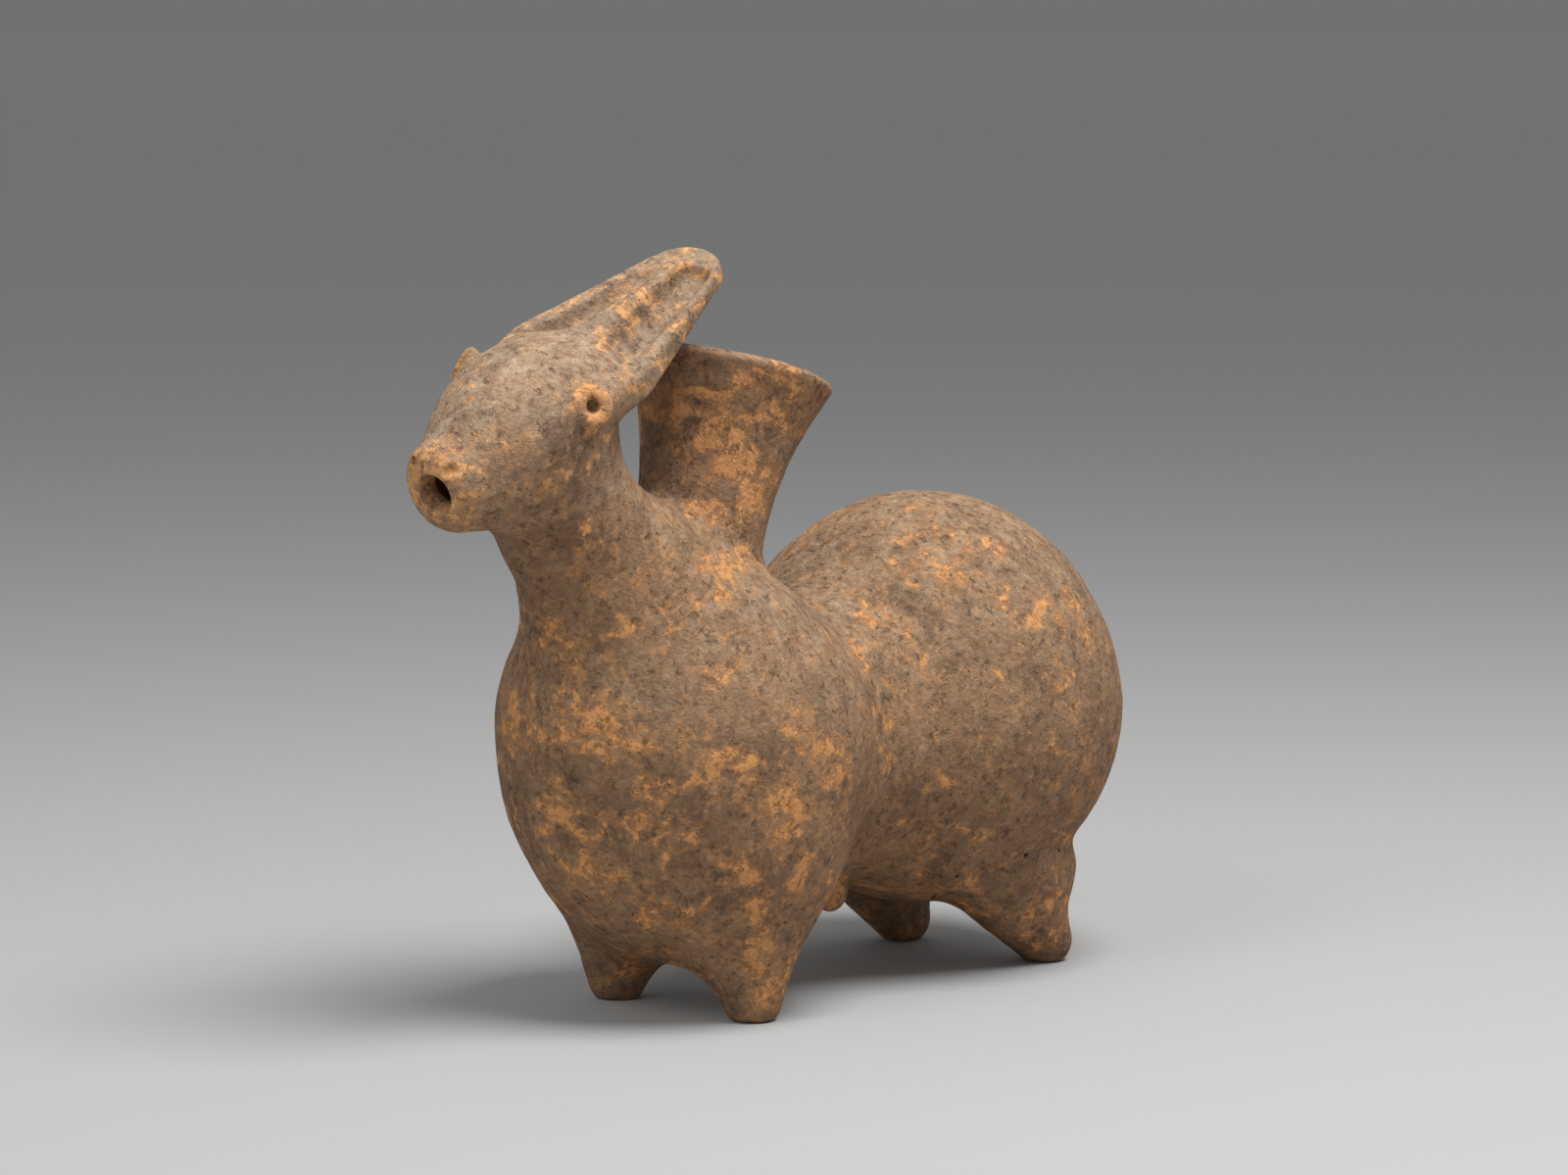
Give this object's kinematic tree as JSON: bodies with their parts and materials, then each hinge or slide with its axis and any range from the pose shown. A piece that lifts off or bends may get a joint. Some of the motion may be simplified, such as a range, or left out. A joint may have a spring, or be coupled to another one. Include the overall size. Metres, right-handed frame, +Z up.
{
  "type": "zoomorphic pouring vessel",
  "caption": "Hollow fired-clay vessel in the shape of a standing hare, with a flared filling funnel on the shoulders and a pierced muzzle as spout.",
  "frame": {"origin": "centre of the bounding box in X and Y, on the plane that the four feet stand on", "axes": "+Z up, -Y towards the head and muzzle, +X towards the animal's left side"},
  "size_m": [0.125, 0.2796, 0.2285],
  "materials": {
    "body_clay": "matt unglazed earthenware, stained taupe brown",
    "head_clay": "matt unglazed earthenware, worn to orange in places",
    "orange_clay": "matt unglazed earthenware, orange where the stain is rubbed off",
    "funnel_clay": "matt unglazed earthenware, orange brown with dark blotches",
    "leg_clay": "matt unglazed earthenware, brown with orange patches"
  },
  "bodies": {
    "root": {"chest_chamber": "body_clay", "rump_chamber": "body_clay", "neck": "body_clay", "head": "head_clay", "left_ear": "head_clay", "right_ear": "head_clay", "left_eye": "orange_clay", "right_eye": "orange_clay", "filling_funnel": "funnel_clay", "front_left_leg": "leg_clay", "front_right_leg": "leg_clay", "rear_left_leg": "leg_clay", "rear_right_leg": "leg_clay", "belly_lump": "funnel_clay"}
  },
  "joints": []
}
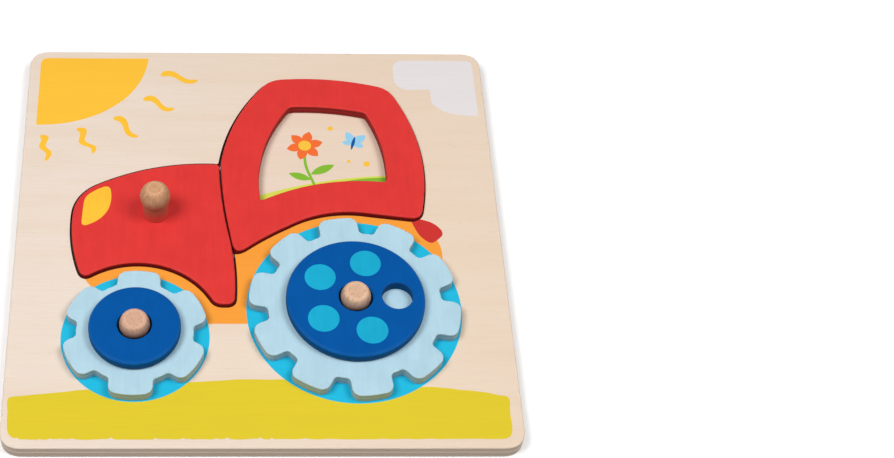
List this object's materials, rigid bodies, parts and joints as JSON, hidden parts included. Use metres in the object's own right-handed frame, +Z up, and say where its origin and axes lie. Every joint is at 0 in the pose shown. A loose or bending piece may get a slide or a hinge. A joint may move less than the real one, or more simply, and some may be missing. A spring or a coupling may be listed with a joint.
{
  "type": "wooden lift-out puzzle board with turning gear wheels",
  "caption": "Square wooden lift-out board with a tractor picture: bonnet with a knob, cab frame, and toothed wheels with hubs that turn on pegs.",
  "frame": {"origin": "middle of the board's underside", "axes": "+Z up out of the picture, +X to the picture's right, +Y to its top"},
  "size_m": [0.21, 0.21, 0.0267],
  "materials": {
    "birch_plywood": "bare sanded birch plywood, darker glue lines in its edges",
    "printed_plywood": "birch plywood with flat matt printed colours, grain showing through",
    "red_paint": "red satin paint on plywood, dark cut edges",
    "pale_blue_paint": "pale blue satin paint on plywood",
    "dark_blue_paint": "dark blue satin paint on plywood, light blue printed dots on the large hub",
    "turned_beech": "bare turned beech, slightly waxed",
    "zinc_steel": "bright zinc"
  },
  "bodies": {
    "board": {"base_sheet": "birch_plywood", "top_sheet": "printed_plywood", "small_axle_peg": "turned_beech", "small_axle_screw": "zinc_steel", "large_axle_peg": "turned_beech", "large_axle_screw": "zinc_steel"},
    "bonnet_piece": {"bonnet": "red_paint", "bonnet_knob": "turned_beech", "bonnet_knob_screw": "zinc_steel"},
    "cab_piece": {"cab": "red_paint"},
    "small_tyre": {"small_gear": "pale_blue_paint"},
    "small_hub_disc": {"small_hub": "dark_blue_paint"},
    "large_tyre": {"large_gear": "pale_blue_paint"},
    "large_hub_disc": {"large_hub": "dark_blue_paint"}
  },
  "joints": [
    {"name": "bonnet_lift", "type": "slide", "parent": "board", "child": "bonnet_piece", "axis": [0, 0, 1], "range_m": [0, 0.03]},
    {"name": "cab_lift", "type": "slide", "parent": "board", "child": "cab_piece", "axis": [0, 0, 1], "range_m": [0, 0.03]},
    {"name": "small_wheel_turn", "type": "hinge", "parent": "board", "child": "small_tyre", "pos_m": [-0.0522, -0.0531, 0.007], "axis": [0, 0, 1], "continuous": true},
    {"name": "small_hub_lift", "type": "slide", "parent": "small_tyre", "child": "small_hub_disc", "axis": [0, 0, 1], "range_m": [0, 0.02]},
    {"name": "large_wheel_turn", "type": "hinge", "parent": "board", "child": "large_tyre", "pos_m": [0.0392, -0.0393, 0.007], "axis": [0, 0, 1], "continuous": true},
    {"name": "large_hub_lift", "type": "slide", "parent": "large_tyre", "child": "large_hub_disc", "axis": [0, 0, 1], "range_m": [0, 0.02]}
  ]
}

— Short task —
Print the material above once more, exactly.

— Solved problem —
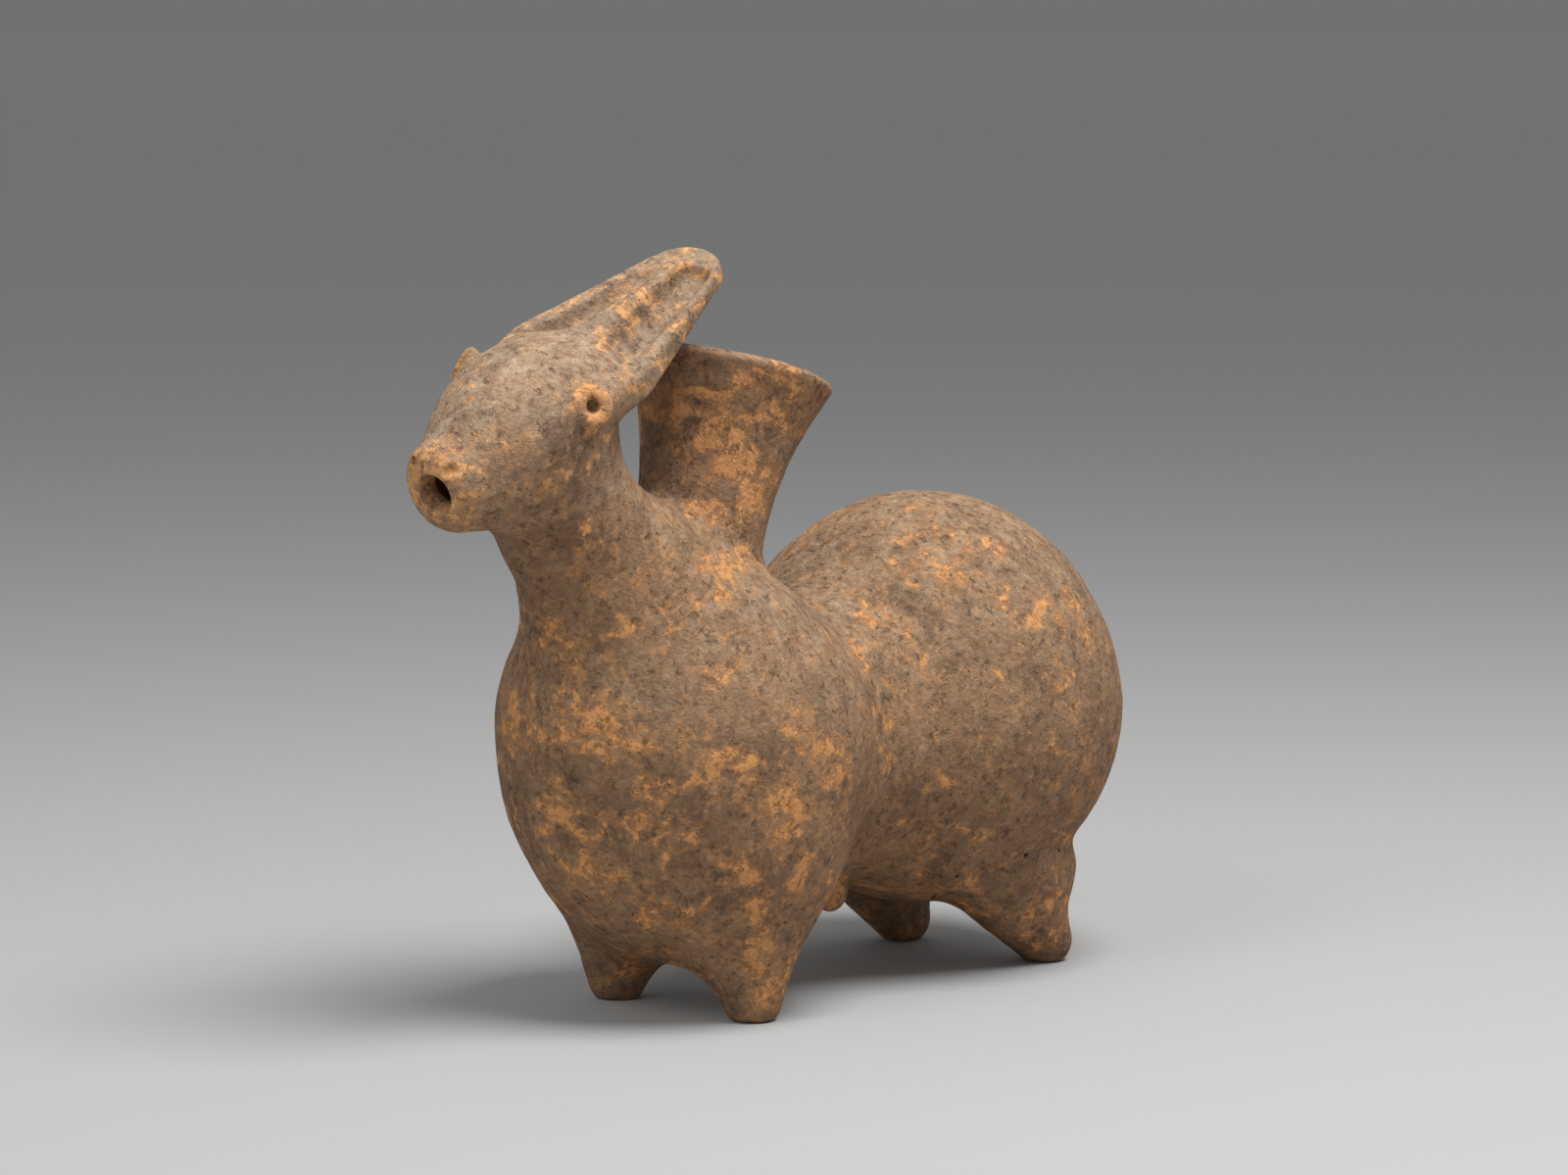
Give this object's kinematic tree as JSON: bodies with their parts and materials, then each hinge or slide with its axis and any range from the pose shown. A piece that lifts off or bends may get a joint. Some of the motion may be simplified, such as a range, or left out. A joint may have a spring, or be coupled to another one. Include the overall size. Metres, right-handed frame, +Z up.
{
  "type": "zoomorphic pouring vessel",
  "caption": "Hollow fired-clay vessel in the shape of a standing hare, with a flared filling funnel on the shoulders and a pierced muzzle as spout.",
  "frame": {"origin": "centre of the bounding box in X and Y, on the plane that the four feet stand on", "axes": "+Z up, -Y towards the head and muzzle, +X towards the animal's left side"},
  "size_m": [0.125, 0.2796, 0.2285],
  "materials": {
    "body_clay": "matt unglazed earthenware, stained taupe brown",
    "head_clay": "matt unglazed earthenware, worn to orange in places",
    "orange_clay": "matt unglazed earthenware, orange where the stain is rubbed off",
    "funnel_clay": "matt unglazed earthenware, orange brown with dark blotches",
    "leg_clay": "matt unglazed earthenware, brown with orange patches"
  },
  "bodies": {
    "root": {"chest_chamber": "body_clay", "rump_chamber": "body_clay", "neck": "body_clay", "head": "head_clay", "left_ear": "head_clay", "right_ear": "head_clay", "left_eye": "orange_clay", "right_eye": "orange_clay", "filling_funnel": "funnel_clay", "front_left_leg": "leg_clay", "front_right_leg": "leg_clay", "rear_left_leg": "leg_clay", "rear_right_leg": "leg_clay", "belly_lump": "funnel_clay"}
  },
  "joints": []
}
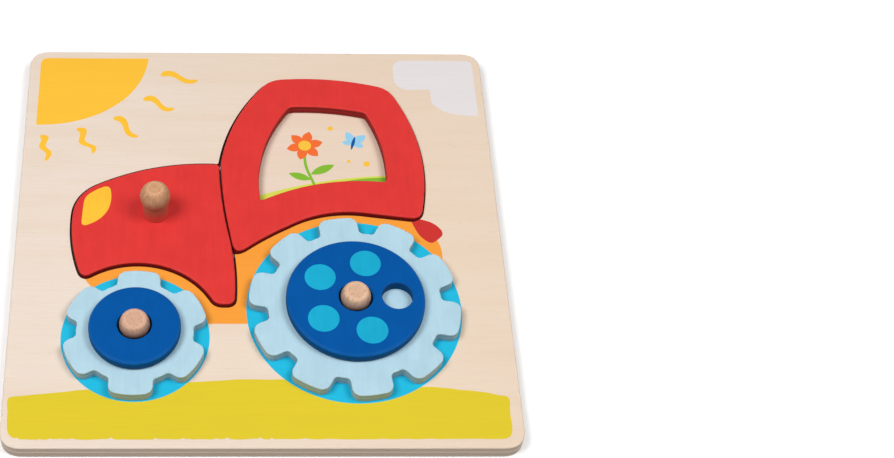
List this object's materials, rigid bodies, parts and joints as JSON, hidden parts included. Use metres in the object's own right-handed frame, +Z up, and say where its origin and axes lie. Every joint is at 0 in the pose shown. A loose or bending piece may get a slide or a hinge. A joint may move less than the real one, or more simply, and some may be missing. A spring or a coupling may be listed with a joint.
{
  "type": "wooden lift-out puzzle board with turning gear wheels",
  "caption": "Square wooden lift-out board with a tractor picture: bonnet with a knob, cab frame, and toothed wheels with hubs that turn on pegs.",
  "frame": {"origin": "middle of the board's underside", "axes": "+Z up out of the picture, +X to the picture's right, +Y to its top"},
  "size_m": [0.21, 0.21, 0.0267],
  "materials": {
    "birch_plywood": "bare sanded birch plywood, darker glue lines in its edges",
    "printed_plywood": "birch plywood with flat matt printed colours, grain showing through",
    "red_paint": "red satin paint on plywood, dark cut edges",
    "pale_blue_paint": "pale blue satin paint on plywood",
    "dark_blue_paint": "dark blue satin paint on plywood, light blue printed dots on the large hub",
    "turned_beech": "bare turned beech, slightly waxed",
    "zinc_steel": "bright zinc"
  },
  "bodies": {
    "board": {"base_sheet": "birch_plywood", "top_sheet": "printed_plywood", "small_axle_peg": "turned_beech", "small_axle_screw": "zinc_steel", "large_axle_peg": "turned_beech", "large_axle_screw": "zinc_steel"},
    "bonnet_piece": {"bonnet": "red_paint", "bonnet_knob": "turned_beech", "bonnet_knob_screw": "zinc_steel"},
    "cab_piece": {"cab": "red_paint"},
    "small_tyre": {"small_gear": "pale_blue_paint"},
    "small_hub_disc": {"small_hub": "dark_blue_paint"},
    "large_tyre": {"large_gear": "pale_blue_paint"},
    "large_hub_disc": {"large_hub": "dark_blue_paint"}
  },
  "joints": [
    {"name": "bonnet_lift", "type": "slide", "parent": "board", "child": "bonnet_piece", "axis": [0, 0, 1], "range_m": [0, 0.03]},
    {"name": "cab_lift", "type": "slide", "parent": "board", "child": "cab_piece", "axis": [0, 0, 1], "range_m": [0, 0.03]},
    {"name": "small_wheel_turn", "type": "hinge", "parent": "board", "child": "small_tyre", "pos_m": [-0.0522, -0.0531, 0.007], "axis": [0, 0, 1], "continuous": true},
    {"name": "small_hub_lift", "type": "slide", "parent": "small_tyre", "child": "small_hub_disc", "axis": [0, 0, 1], "range_m": [0, 0.02]},
    {"name": "large_wheel_turn", "type": "hinge", "parent": "board", "child": "large_tyre", "pos_m": [0.0392, -0.0393, 0.007], "axis": [0, 0, 1], "continuous": true},
    {"name": "large_hub_lift", "type": "slide", "parent": "large_tyre", "child": "large_hub_disc", "axis": [0, 0, 1], "range_m": [0, 0.02]}
  ]
}